As you may have gathered from this article’s title, I’m going to talk about collective nouns. I love collective nouns. Writing is filled with stuffy grammar rules that no one really likes, and which were created by the gods of writing to torture and torment schoolchildren and adults alike for centuries to come. Collective nouns are one exception. These are words used to describe groups of things: People, animals; almost anything that can be in multiples. And while there are some well-known ones, a murder of crows, for example, there are no hard, fast rules. My theory on this is that the ancient writing ancestors were celebrating the yule festivities with a snifter of mead which help relax their normal stick-up-the-arse outlook. All of a sudden, Roger, the fun one of the group, produced a bag of dubious looking mushrooms. He offered them around to the to others who, not wanting to look like a bunch of squares, joined in.

And so began the creation of the collective noun. This is why we have such gems as ‘A congress of baboons’, ‘A parliament of owls’. and ‘A smack of jellyfish’. (Yes, that last one is real).

This is why I love collective pronouns. They are the rebels of the language. They are the cool uncle who sneaks you the beer at the family gathering; who catches you smoking and asks for a light instead of snitching to your parents. And the best part is, you can actually make up your own when you’re writing. It’s your world, your rules.

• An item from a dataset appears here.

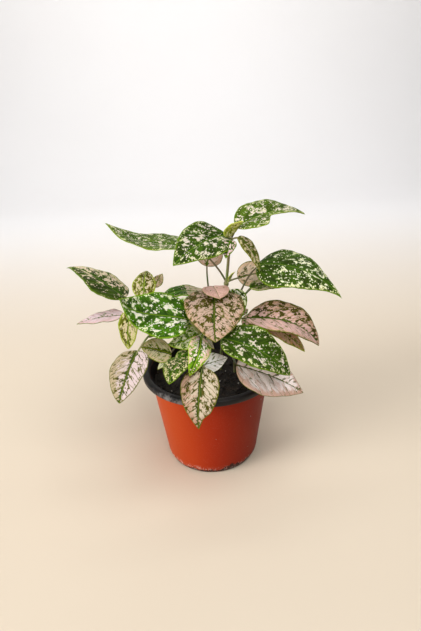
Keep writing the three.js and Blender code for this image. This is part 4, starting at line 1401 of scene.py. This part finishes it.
class PLANT_OT_stems(bpy.types.Operator):
    """Adds the stems with their shoots and leaf stalks"""

    bl_idname = "plant.stems"
    bl_label = "Stems"

    def execute(self, context):
        material = stem_material()
        rng = random.Random(3)
        for node in STEMS:
            make_stem(node, blades_of(node), context.scene.plant.stems, material, rng)
        return {"FINISHED"}


class PLANT_OT_leaves(bpy.types.Operator):
    """Adds the leaf blades"""

    bl_idname = "plant.leaves"
    bl_label = "Leaves"

    def execute(self, context):
        group = leaf_group()
        seed = 0.0
        for node in STEMS:
            for blade in blades_of(node):
                seed += SEED_STEP
                make_leaf(node, blade, group, context.scene.plant.leaves, seed)
        return {"FINISHED"}


class PLANT_OT_stage(bpy.types.Operator):
    """Adds the floor, the light and the camera"""

    bl_idname = "plant.stage"
    bl_label = "Stage"

    def execute(self, context):
        make_stage(context.scene.plant.stage)
        return {"FINISHED"}


class PLANT_PT_panel(bpy.types.Panel):
    """Makes the plant piece by piece"""

    bl_idname = "PLANT_PT_panel"
    bl_label = "Polka dot plant"
    bl_space_type = "VIEW_3D"
    bl_region_type = "UI"
    bl_category = "Plant"

    def draw(self, context):
        for part, group in PANEL_ROWS:
            box = self.layout.box()
            box.operator(f"plant.{part}")
            settings = getattr(context.scene.plant, part)
            for key in group.__annotations__:
                box.prop(settings, key)


PANEL_ROWS = (
    ("pot", PotSettings), ("soil", SoilSettings), ("stems", StemSettings),
    ("leaves", LeafSettings), ("stage", StageSettings),
)
CLASSES = (
    PotSettings, SoilSettings, StemSettings, LeafSettings, StageSettings, PlantSettings,
    PLANT_OT_pot, PLANT_OT_soil, PLANT_OT_stems, PLANT_OT_leaves, PLANT_OT_stage, PLANT_PT_panel,
)


def register():
    for cls in CLASSES:
        bpy.utils.register_class(cls)
    bpy.types.Scene.plant = PointerProperty(type=PlantSettings)


def unregister():
    del bpy.types.Scene.plant
    for cls in reversed(CLASSES):
        bpy.utils.unregister_class(cls)


def main():
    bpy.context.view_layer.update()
    register()
    for make in (
        bpy.ops.plant.pot, bpy.ops.plant.soil, bpy.ops.plant.stems, bpy.ops.plant.leaves,
        bpy.ops.plant.stage,
    ):
        make()


if __name__ == "__main__":
    main()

Just for fun, here are a few of my favourites:

  • A rhumba of rattlesnakes – I love the imagery.
  • A bike of bees – It might seem an odd one but actually comes from the old usage of bike to mean colony or nest.
  • A gang of elk – Every seen an elk up close? Yeah, you just stepped into the wrong neighbourhood.
  • A horde of hamsters – The Dwarfs of the rodent world
  • A flange of baboons – For when you don’t want to get political

These are a mere taster of what is out there. As you can see, there are often multiple terms for groups of things. The baboons have at least two. This is what’s great, you can pretty much come up with your own. Remember that language is a living, fluid entity. It grows, it evolves.

Curiously there is no real collective noun for a group of writers. Admittedly we are a fairly solitary bunch but on occasion, we do gather. And I think it’s time we had something semi-official at the very least. The most common one I see bounced around is ‘A procrastination of writers’. Rather apt as we are all guilty of it. What would be your suggestion for what to call ourselves?